2. How Can I Get Started?: You know what? You know more about letter shapes than you think you know. Letters are something we deal with since we were kids and we're in touch with them on a daily basis. Here's a simple technique to start a lettering piece with literally what you have at hand, your handwriting. Remember what that was? I know most of us don't use our handwriting that often anymore, but writing by hand is like riding a bike. Once you learn, you'll never forget it. If you're wondering how to get started with your lettering piece, this lettering tip is for you. Go ahead and write a word. Extra tip, keep it short but not too short. Try to make your best connecting all the letters and keeping them on the same baseline. There you go. If you're in the mood of adding some swashes, then your ending letters, ascenders. For example, the B and the D, and descenders like the G and the Y are a great place to do that. One more advice, use a capital letter in the beginning. Capital letters are always cooler than the rest of the letters because they are more complex and they have different crazy shapes. Now, go ahead and add some weight to the letters that means, make some of the strokes thicker than the others. How? Well for now do that intuitively. Keep in mind that you know more about letters than you think you do. How did your first attempt turn out? Probably you're already spotting some things that you would do differently, and that's good. If you can see it, you can always improve it.
3. How Can I Fix my Composition?: Did you ever had the feeling that something in your composition was off, but you didn't know what that was. Here's is an easy way to spot the issues in your composition. We're working on a lettering composition. I find useful to think of my piece as something that has a north, a south, a west and an east. If there's something going on in the North, for instance the flourish, I try to draw something in the South, to balance that out. If there is something going on in the West, for instance, a flamboyant capital letter. I ask myself, what can I do in the east to compensate that? These very Valerian piece is in and out in all its sides and looks more harmonious. Use this straight forward technique to find the problems in your composition. Remember, use the north, the south, the west and the east of your composition and try to balance these bits out.
4. How Can I Fix my Spacing?: Drawing letters is not only about the letters shapes themselves but also the space around them. The distance between your letters is called spacing, and is as important as the letters themselves because it allows you to identify where a letter starts and another one begins. It also changes the perception of the letter or entire word itself. A word that is too loosely or too tightly spaced results in a change in its value and becomes less legible. If you're wondering how to figure out the ideal space for a pair of letters, this lettering tip is for you. As a general rule, the space within the letter should be similar to the space between the letters. Space is not something rigid, but rather fluid, and it goes in every little corner. It resembles to water. If you could fit one liter of water inside the letter, you should be able to fit the same amount of water between that letter and the following one. That means that the more space within the letter will require more space between the letters, and the other way around, less space within the letters, less space between. Try that out. I hope that helps keeping your letters properly spaced.
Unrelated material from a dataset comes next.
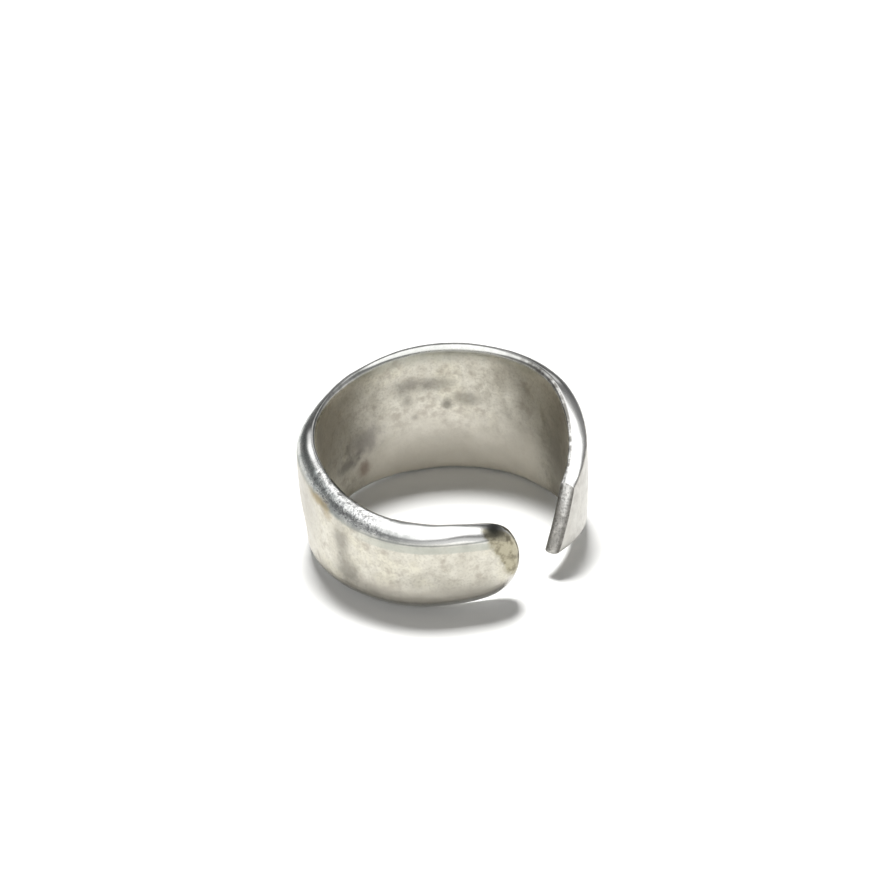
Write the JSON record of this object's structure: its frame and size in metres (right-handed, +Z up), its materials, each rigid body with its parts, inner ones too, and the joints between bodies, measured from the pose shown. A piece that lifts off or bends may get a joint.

5. How Can I Place the Weight on my Letters?: I have a trivia question for you. What is wrong with this W? Think. Your got it? Very good. This is not a W but a flipped M. Now, what's the key to realize this? The key is in the contrast, also known as the difference between the thinnest part and the thickest part of your letter. These are normally sitting on the down-strokes. This is due to calligraphic laws, and you might be wondering what calligraphy has to do with that. Well, calligraphy has a lot to do with the way our letters look. Before we could reproduce texts by millions like we do nowadays, books and manuscripts where copied by hand, by scribes. The tool of choice for text reproduction at that time was calligraphy, and its influence is still apparent in the structure and shape of our letters today. Again, here's the original letter M. We're looking W and a properly drawn W. Don't you think it looks much better this way? There you go. Next time you draw any letter and you want to properly place your weight, think of where the down-strokes and upstrokes are. Most probably this will solve your issue.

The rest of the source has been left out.